I think I’m going to move to West Virginia just for that. I’d be Dang proud if my collapsing shack was singled out to represent the whole state!
Our loyal and trusty Mayor of Miami Loco Joe Carollo is returning to work today after posting bond after his arrest for beaning his estranged wife in the head with a tea container last week.
Oh, I didn’t mean to say that it was my collapsing shack (in which case I would defend it to the collapsing end), just that it might as well be where the license holder lives. Like I need pictoral information to remember which shack is mine. “Damn, now whare in tarnation do Ah live? Ah, shoot, dere it is.” Really helpful when you’re trying to convince the rest of the country that you’re not all toothless and married to your sisters (hey, I got a new set last week and only dated my sister).
It gets worse, though. My hometown is deep in coal mining country, and, as such, has an exhibiton coal mine open to the public. When I was in high school, our illustrious leaders decided to play that up with the town’s (then) new slogan, as featured in the wonderful Roadside America: “Beckley: The Town With a Mine of Its Own.” <shudder>
As long as I’m wasting time, wanna read a dumb joke hillbillies tell about other hillbillies in bordering states? There are a billion of these.

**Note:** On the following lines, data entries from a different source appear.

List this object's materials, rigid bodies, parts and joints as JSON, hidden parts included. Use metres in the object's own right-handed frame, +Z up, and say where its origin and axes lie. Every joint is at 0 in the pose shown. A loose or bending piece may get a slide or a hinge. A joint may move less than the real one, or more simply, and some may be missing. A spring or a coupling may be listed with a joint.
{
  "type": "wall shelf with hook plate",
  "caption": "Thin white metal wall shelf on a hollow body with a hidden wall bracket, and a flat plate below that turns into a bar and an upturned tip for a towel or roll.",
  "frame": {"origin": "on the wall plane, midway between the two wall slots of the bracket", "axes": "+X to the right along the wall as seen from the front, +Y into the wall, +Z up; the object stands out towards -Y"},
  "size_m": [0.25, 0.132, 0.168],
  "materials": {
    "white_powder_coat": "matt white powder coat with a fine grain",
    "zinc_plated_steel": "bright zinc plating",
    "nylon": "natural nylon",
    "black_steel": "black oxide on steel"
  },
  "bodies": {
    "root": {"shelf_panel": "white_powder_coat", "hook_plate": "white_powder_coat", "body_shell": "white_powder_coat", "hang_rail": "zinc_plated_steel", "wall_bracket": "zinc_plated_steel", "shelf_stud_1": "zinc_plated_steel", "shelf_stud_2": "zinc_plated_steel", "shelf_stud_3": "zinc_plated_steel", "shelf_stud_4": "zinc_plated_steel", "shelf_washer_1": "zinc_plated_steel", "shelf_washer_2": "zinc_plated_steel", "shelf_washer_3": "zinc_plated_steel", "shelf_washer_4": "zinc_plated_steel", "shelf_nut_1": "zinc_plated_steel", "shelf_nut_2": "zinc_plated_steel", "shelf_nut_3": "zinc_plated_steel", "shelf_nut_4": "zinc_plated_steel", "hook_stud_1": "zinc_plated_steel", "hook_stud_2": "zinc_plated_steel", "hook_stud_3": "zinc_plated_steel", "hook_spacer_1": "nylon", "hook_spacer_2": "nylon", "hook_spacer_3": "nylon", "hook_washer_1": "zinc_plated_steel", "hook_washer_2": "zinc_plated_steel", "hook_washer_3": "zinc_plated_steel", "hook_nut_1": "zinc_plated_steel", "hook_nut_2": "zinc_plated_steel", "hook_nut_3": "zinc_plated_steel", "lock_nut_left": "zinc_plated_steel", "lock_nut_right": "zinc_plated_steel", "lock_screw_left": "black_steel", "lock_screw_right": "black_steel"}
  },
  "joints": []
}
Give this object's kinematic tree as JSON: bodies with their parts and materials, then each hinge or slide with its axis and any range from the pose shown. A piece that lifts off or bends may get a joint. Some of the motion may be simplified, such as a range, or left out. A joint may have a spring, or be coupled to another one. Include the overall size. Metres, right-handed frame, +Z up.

Today, we’ll use Kentucky and West Virginia.
A West Virginian meets a Kentuckian crossing the border on his way home, and he notices the fellow only has one shoe. “Oh,” The West Virginian says, “did you lose a shoe?”
“Nope, I found one.”
bad -DOOM-boom ching
My Roommate In college was From Maryland, the little elbow part near Cumberland. His family was originally from West Virginia, I was regaled with that type of stuff all the time. He had a great sense of humor about his hillbilly roots, always was proud of his grandmother posessing the first indoor plumbing in the state.
But He never ever ate Jell-o.
I had to ad that so I wouldn’t be accused of Hi-jacking.